Exercise requirements:
Among the entries that follow, the required portion opens with the line containing "hoop = makeHoop(hoop_silver)" and closes with the line containing "cad_parts[node].hide_render = cad_parts[node].hide_viewport". Give that portion again exactly, and nothing else.

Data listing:
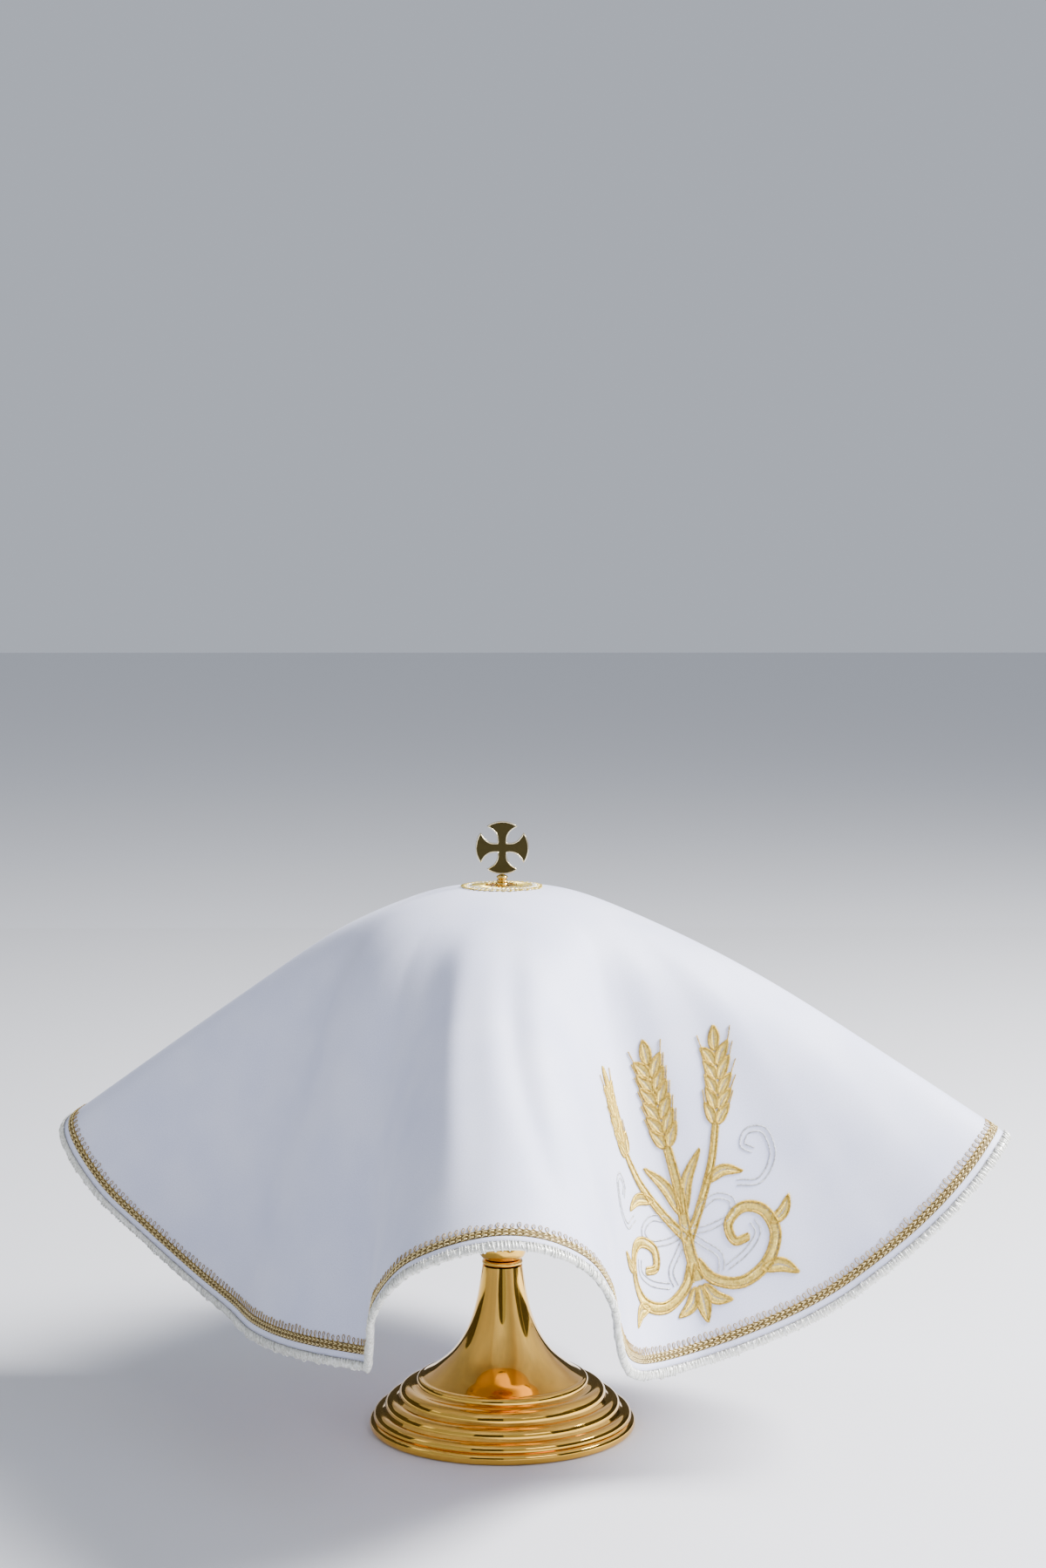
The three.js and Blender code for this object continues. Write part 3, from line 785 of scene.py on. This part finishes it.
LEAVES = [
    ((29, -51), (45, -57), 5.5, 2.5),
    ((38, -33), (49, -24), 4.6, -2),
    ((2, -50), (13, -60), 5, -2.5),
    ((13, -8), (31, -8), 4.4, 3),
    ((1, -18), (14, 7), 4.6, 2.6),
]
BASE_LEAF = ((0, -50), (0, -66), 6, 0)
RIBBONS = [
    [(0, -26), (7, -19), (16, -15), (23, -19), (20, -25), (10, -27), (0, -26)],
    [(0, -26), (6, -33), (12, -40), (11, -47)],
    [(14, -46), (24, -42), (31, -36), (30, -30)],
    [(27, -12), (38, -14), (46, -6), (45, 5), (38, 8), (34, 3), (38, -1)],
]
RIBBON_WIDTH = 2.4
RIBBON_CORD = 0.8
CURVE_SAMPLES = 14
DIRECTION_REACH = 0.4


def on_cloth(places):
    """Turn and radius on the flat cloth of places beside the spray's middle."""
    across, inward = places[:, 0], SPRAY_RADIUS - places[:, 1]
    return np.column_stack([SPRAY_TURN + np.arctan2(across, inward), np.hypot(inward, across)])


def open_curve(points, samples=CURVE_SAMPLES):
    """A smooth open curve through points."""
    p = np.asarray(points, float)
    p = np.vstack([2 * p[0] - p[1], p, 2 * p[-1] - p[-2]])
    t = (np.arange(samples) / samples)[None, :, None]
    p0, p1, p2, p3 = (p[k:len(p) - 3 + k, None] for k in range(4))
    rows = 2 * p1 + (p2 - p0) * t + (2 * p0 - 5 * p1 + 4 * p2 - p3) * t ** 2
    rows = (rows + (3 * p1 - p0 - 3 * p2 + p3) * t ** 3) / 2
    return np.vstack([rows.reshape(-1, p.shape[1]), p[-2]])


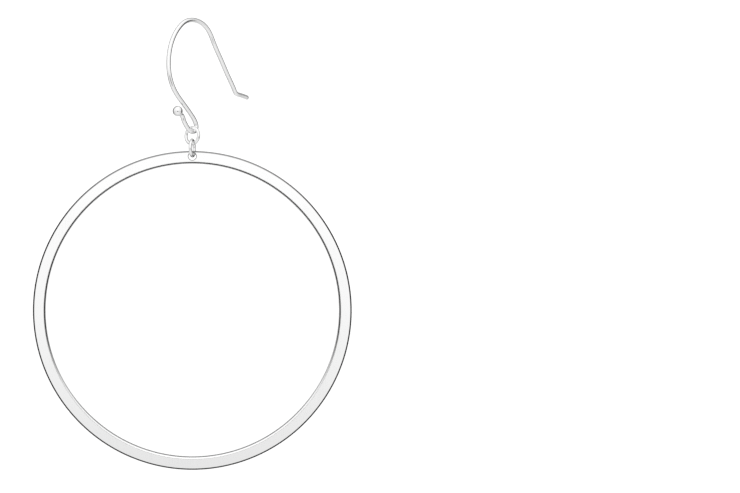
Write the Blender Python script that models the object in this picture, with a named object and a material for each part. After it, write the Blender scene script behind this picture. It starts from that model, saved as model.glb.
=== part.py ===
# Hoop earring on a French ear wire, in metres with +Z up.
# The hoop's flat face looks along -Y. The origin is on the ear wire's axis at the top of its arc.
import math

import bmesh
import bpy
from mathutils import Matrix, Vector

MM = 0.001

# Ear wire, a round wire with a melted ball on its front end
HOOK_WIRE = 0.7 * MM
HOOK_DROP = 17.6 * MM
HOOK_WIDTH = 17.5 * MM
HOOK_YAW = math.radians(42)
BALL_DIAMETER = 1.6 * MM

# Jump rings, both bent from the same wire on the same rod
RING_WIRE = 0.5 * MM
UPPER_RING_YAW = math.radians(-38)
LOWER_RING_YAW = math.radians(75)

# Hoop, a flat ring with rounded edges and one hole near its top
HOOP_OUTER = 50.0 * MM
HOOP_THICKNESS = 1.0 * MM
OUTER_EDGE_RADIUS = 0.15 * MM
INNER_EDGE_RADIUS = 0.3 * MM
HOLE_OUTER_MARGIN = 0.24 * MM
HOLE_INNER_MARGIN = 0.51 * MM

# Clearances: under a hanging piece, inside a jump ring, beside the ring in the wire's bend and in the hoop's hole
SEAT_GAP = 0.06 * MM
RING_PLAY = 0.8 * MM
BEND_PLAY = 0.25 * MM
HOLE_PLAY = 0.35 * MM

# Fineness of the meshes
PATH_STEPS = 4
HOOK_BEVEL_RESOLUTION = 4
BALL_SECTIONS = 9
RING_SEGMENTS = 16
RING_WIRE_SIDES = 6
HOOP_SEGMENTS = 96
HOOP_CORNER_STEPS = 3
HOLE_SEGMENTS = 24

# The ear wire's centreline in its own plane, from the tip down to the bend and from the bend up to the ball.
# Each row is a place, its share of HOOK_WIDTH behind the top of the arc and its share of HOOK_DROP below it.
LONG_SIDE_ROWS = (
    ("tip", 0.711, 0.620),
    ("kink, tip side", 0.580, 0.602),
    ("kink, leg side", 0.531, 0.571),
    ("back leg, low", 0.453, 0.451),
    ("back leg, high", 0.356, 0.303),
    ("back of the arc, low", 0.272, 0.167),
    ("back of the arc, high", 0.203, 0.061),
    ("back of the arc, near the top", 0.118, 0.010),
    ("top of the arc", 0.0, 0.0),
    ("front of the arc, near the top", -0.070, 0.021),
    ("front of the arc", -0.159, 0.089),
    ("bow, high", -0.230, 0.190),
    ("bow, front", -0.279, 0.400),
    ("bow, low", -0.266, 0.543),
    ("sweep, start", -0.214, 0.653),
    ("sweep, middle", -0.107, 0.759),
    ("sweep, end", -0.008, 0.853),
    ("sweep, foot", 0.031, 0.900),
)
BALL_LEG_ROWS = (
    ("ball leg, low", -0.074, 0.948),
    ("ball leg, high", -0.102, 0.906),
    ("ball leg, top", -0.121, 0.868),
    ("neck of the ball", -0.139, 0.854),
)

# The round bend between them carries the upper ring at its lowest point, straight below the top of the arc
BEND_START = math.radians(-10)
BEND_END = math.radians(-130)
BEND_SPANS = 3

# Worked out from the sizes above
bend_radius = (HOOK_WIRE + RING_WIRE) / 2 + BEND_PLAY
ring_inside = (HOOK_WIRE + RING_WIRE + RING_PLAY) / 2
ring_radius = ring_inside + RING_WIRE / 2
upper_ring_rise = (HOOK_WIRE + RING_WIRE) / 2 + SEAT_GAP
lower_ring_rise = RING_WIRE + SEAT_GAP

hole_radius = RING_WIRE / 2 + HOLE_PLAY


def holeTopRise():
    # How far the hole's top lies above the lower ring's wire, which goes through the hoop at a slant and curves up
    # on its way. Each place on the upper half of the hole's edge, at the hoop's face, keeps SEAT_GAP to the wire.
    clear = RING_WIRE / 2 + SEAT_GAP
    rise = 0
    for degrees in range(-90, 91, 5):
        angle = math.radians(degrees)
        x, y = hole_radius * math.sin(angle), HOOP_THICKNESS / 2
        along = x * math.cos(LOWER_RING_YAW) + y * math.sin(LOWER_RING_YAW)
        aside = x * math.sin(LOWER_RING_YAW) - y * math.cos(LOWER_RING_YAW)
        if abs(aside) < clear:
            reach = ring_radius - math.sqrt(clear**2 - aside**2)
            fall = hole_radius * (1 - math.cos(angle))
            rise = max(rise, ring_radius - math.sqrt(reach**2 - along**2) + fall)
    return rise


hole_top_rise = holeTopRise()
hoop_top_rise = hole_top_rise + HOLE_OUTER_MARGIN
hoop_band = HOLE_OUTER_MARGIN + 2 * hole_radius + HOLE_INNER_MARGIN


def clearScene():
    for obj in list(bpy.data.objects):
        bpy.data.objects.remove(obj)


def makeSilver(name, roughness):
    material = bpy.data.materials.new(name)
    material.use_nodes = True
    shader = material.node_tree.nodes["Principled BSDF"]
    shader.inputs["Base Color"].default_value = (0.95, 0.94, 0.92, 1.0)
    shader.inputs["Metallic"].default_value = 1.0
    shader.inputs["Roughness"].default_value = roughness
    return material


def addObject(name, data, material):
    obj = bpy.data.objects.new(name, data)
    data.materials.append(material)
    bpy.context.scene.collection.objects.link(obj)
    return obj


def finishMesh(bm, name, sharp_angle=math.radians(40)):
    bmesh.ops.recalc_face_normals(bm, faces=bm.faces)
    mesh = bpy.data.meshes.new(name)
    bm.to_mesh(mesh)
    bm.free()
    mesh.shade_smooth()
    mesh.set_sharp_from_angle(angle=sharp_angle)
    return mesh


def curvePoint(before, start, end, after, share):
    # A Catmull-Rom span: it leaves start and reaches end in the directions that their neighbours give
    square, cube = share**2, share**3
    return 0.5 * (
        2 * start
        + (end - before) * share
        + (2 * before - 5 * start + 4 * end - after) * square
        + (3 * start - before - 3 * end + after) * cube
    )


def smoothPath(knots):
    ends = [2 * knots[0] - knots[1], *knots, 2 * knots[-1] - knots[-2]]
    path = []
    for i in range(1, len(ends) - 2):
        for step in range(PATH_STEPS):
            path.append(curvePoint(*ends[i - 1 : i + 3], step / PATH_STEPS))
    path.append(knots[-1])
    return path


def ballSections(neck, direction):
    # Each section is a point on the ball's axis and the ball's radius there
    ball = BALL_DIAMETER / 2
    first = math.asin(HOOK_WIRE / BALL_DIAMETER)
    centre = neck + direction * ball * math.cos(first)
    sections = []
    for step in range(1, BALL_SECTIONS + 1):
        turn = first + (math.pi - first) * step / (BALL_SECTIONS + 0.5)
        sections.append((centre - direction * ball * math.cos(turn), ball * math.sin(turn)))
    return sections


def rowKnots(rows):
    return [Vector((back * HOOK_WIDTH, 0, -down * HOOK_DROP)) for _, back, down in rows]


def bendKnots():
    knots = []
    for i in range(BEND_SPANS + 1):
        angle = BEND_START + (BEND_END - BEND_START) * i / BEND_SPANS
        down = HOOK_DROP - bend_radius - bend_radius * math.sin(angle)
        knots.append(Vector((bend_radius * math.cos(angle), 0, -down)))
    return knots


def makeEarHook(material):
    path = smoothPath(rowKnots(LONG_SIDE_ROWS) + bendKnots() + rowKnots(BALL_LEG_ROWS))
    direction = (path[-1] - path[-2]).normalized()
    sections = [(point, HOOK_WIRE / 2) for point in path] + ballSections(path[-1], direction)

    curve = bpy.data.curves.new("ear_hook", "CURVE")
    curve.dimensions = "3D"
    curve.twist_mode = "MINIMUM"
    curve.bevel_depth = HOOK_WIRE / 2
    curve.bevel_resolution = HOOK_BEVEL_RESOLUTION
    curve.use_fill_caps = True
    spline = curve.splines.new("POLY")
    spline.points.add(len(sections) - 1)
    for point, (place, radius) in zip(spline.points, sections, strict=True):
        point.co = (*place, 1)
        point.radius = radius / curve.bevel_depth
    spline.use_smooth = True

    hook = addObject("ear_hook", curve, material)
    hook.rotation_euler.z = HOOK_YAW
    return hook


def makeJumpRing(name, yaw, rise, material):
    # The object's origin is on the wire that carries the ring, which the ring's top wire passes rise above
    bm = bmesh.new()
    turned = Matrix.Translation((0, 0, rise)) @ Matrix.Rotation(math.pi / 2, 4, "Y")
    section = bmesh.ops.create_circle(bm, segments=RING_WIRE_SIDES, radius=RING_WIRE / 2, matrix=turned)
    bmesh.ops.spin(
        bm,
        geom=section["verts"] + list(bm.edges),
        cent=(0, 0, rise - ring_radius),
        axis=(0, 1, 0),
        angle=2 * math.pi,
        steps=RING_SEGMENTS,
        use_merge=True,
    )
    ring = addObject(name, finishMesh(bm, name, math.radians(80)), material)
    ring.rotation_euler.z = yaw
    return ring


def hoopProfile():
    # A rectangle in the YZ plane with its corners rounded, the two at the hoop's outer edge and the two at its inner
    top = hoop_top_rise - OUTER_EDGE_RADIUS
    bottom = hoop_top_rise - hoop_band + INNER_EDGE_RADIUS
    corners = (
        (1, top, OUTER_EDGE_RADIUS, 0),
        (-1, top, OUTER_EDGE_RADIUS, 90),
        (-1, bottom, INNER_EDGE_RADIUS, 180),
        (1, bottom, INNER_EDGE_RADIUS, 270),
    )
    points = []
    for side, z, radius, start in corners:
        y = side * (HOOP_THICKNESS / 2 - radius)
        for step in range(HOOP_CORNER_STEPS + 1):
            angle = math.radians(start + 90 * step / HOOP_CORNER_STEPS)
            points.append((0, y + radius * math.cos(angle), z + radius * math.sin(angle)))
    return points


def makeHoleCutter():
    bm = bmesh.new()
    hole_centre = (0, 0, hole_top_rise - hole_radius)
    bmesh.ops.create_cone(
        bm,
        cap_ends=True,
        segments=HOLE_SEGMENTS,
        radius1=hole_radius,
        radius2=hole_radius,
        depth=2 * HOOP_THICKNESS,
        matrix=Matrix.Translation(hole_centre) @ Matrix.Rotation(math.pi / 2, 4, "X"),
    )
    mesh = bpy.data.meshes.new("hole_cutter")
    bm.to_mesh(mesh)
    bm.free()
    cutter = bpy.data.objects.new("hole_cutter", mesh)
    bpy.context.scene.collection.objects.link(cutter)
    cutter.hide_render = True
    cutter.display_type = "WIRE"
    return cutter


def makeHoop(material):
    # The object's origin is on the lower ring's wire, inside the hole
    bm = bmesh.new()
    verts = [bm.verts.new(point) for point in hoopProfile()]
    edges = [bm.edges.new((verts[i - 1], verts[i])) for i in range(len(verts))]
    bmesh.ops.spin(
        bm,
        geom=verts + edges,
        cent=(0, 0, hoop_top_rise - HOOP_OUTER / 2),
        axis=(0, 1, 0),
        angle=2 * math.pi,
        steps=HOOP_SEGMENTS,
        use_merge=True,
    )
    hoop = addObject("hoop", finishMesh(bm, "hoop"), material)
    hole = hoop.modifiers.new("hole", "BOOLEAN")
    hole.operation = "DIFFERENCE"
    hole.solver = "EXACT"
    hole.object = makeHoleCutter()
    hole.object.parent = hoop
    return hoop


clearScene()
wire_silver = makeSilver("wire_silver", 0.12)
hoop_silver = makeSilver("hoop_silver", 0.08)

ear_hook = makeEarHook(wire_silver)
upper_ring = makeJumpRing("upper_jump_ring", UPPER_RING_YAW, upper_ring_rise, wire_silver)
upper_ring.location.z = -HOOK_DROP

lower_ring = makeJumpRing("lower_jump_ring", LOWER_RING_YAW - UPPER_RING_YAW, lower_ring_rise, wire_silver)
lower_ring.parent = upper_ring
lower_ring.location.z = upper_ring_rise - 2 * ring_radius

hoop = makeHoop(hoop_silver)
hoop.parent = lower_ring
hoop.location.z = lower_ring_rise - 2 * ring_radius
hoop.rotation_euler.z = -LOWER_RING_YAW
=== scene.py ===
import math

import bmesh
import bpy
import numpy as np
from mathutils import Matrix, Vector


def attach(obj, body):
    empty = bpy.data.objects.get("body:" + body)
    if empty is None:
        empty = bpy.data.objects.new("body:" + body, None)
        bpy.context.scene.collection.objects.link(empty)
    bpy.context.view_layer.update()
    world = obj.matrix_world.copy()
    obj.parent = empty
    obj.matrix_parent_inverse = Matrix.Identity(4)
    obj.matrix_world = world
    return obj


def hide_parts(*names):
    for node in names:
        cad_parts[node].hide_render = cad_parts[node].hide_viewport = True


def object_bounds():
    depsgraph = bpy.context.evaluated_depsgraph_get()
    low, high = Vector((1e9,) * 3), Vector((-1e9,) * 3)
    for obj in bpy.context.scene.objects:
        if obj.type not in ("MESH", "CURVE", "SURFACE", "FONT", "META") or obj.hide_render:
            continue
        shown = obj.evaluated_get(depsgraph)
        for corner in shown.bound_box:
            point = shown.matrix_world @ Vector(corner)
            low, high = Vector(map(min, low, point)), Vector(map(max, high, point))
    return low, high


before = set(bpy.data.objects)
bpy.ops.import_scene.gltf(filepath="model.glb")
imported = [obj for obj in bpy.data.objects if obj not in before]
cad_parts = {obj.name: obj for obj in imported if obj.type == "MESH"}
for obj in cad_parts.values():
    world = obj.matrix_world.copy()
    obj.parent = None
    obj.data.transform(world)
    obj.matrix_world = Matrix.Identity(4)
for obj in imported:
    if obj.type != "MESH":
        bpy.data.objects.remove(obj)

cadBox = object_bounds()
mm = 0.001


# Small helpers for meshes
meshing = {
    "joinDistance": 0.0005 * mm,
    "flatFacing": 0.99999,       # how squarely a face looks along Y to count as flat
}


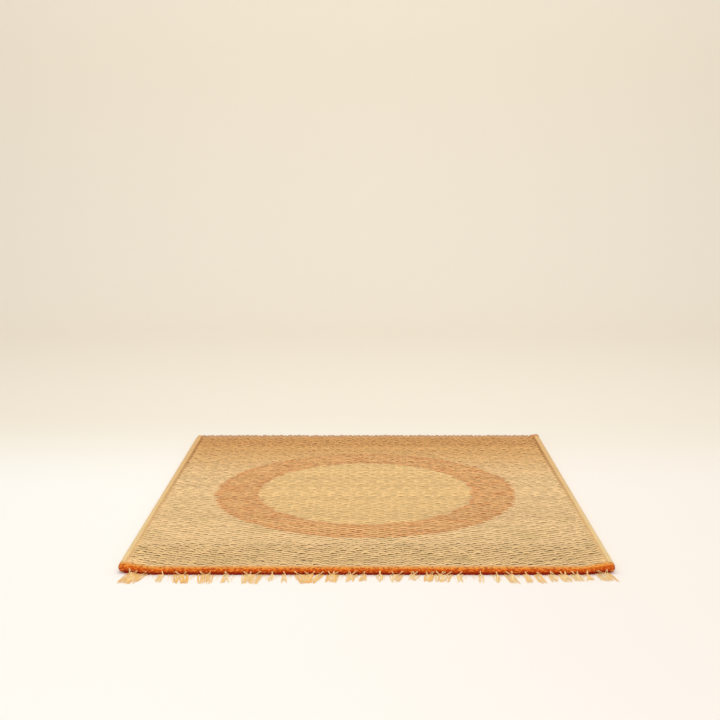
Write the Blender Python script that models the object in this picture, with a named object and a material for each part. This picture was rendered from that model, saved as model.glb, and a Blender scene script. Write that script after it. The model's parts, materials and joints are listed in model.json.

Solution to this exercise:
hoop = makeHoop(hoop_silver)
hoop.parent = lower_ring
hoop.location.z = lower_ring_rise - 2 * ring_radius
hoop.rotation_euler.z = -LOWER_RING_YAW
=== scene.py ===
import math

import bmesh
import bpy
import numpy as np
from mathutils import Matrix, Vector


def attach(obj, body):
    empty = bpy.data.objects.get("body:" + body)
    if empty is None:
        empty = bpy.data.objects.new("body:" + body, None)
        bpy.context.scene.collection.objects.link(empty)
    bpy.context.view_layer.update()
    world = obj.matrix_world.copy()
    obj.parent = empty
    obj.matrix_parent_inverse = Matrix.Identity(4)
    obj.matrix_world = world
    return obj


def hide_parts(*names):
    for node in names:
        cad_parts[node].hide_render = cad_parts[node].hide_viewport = True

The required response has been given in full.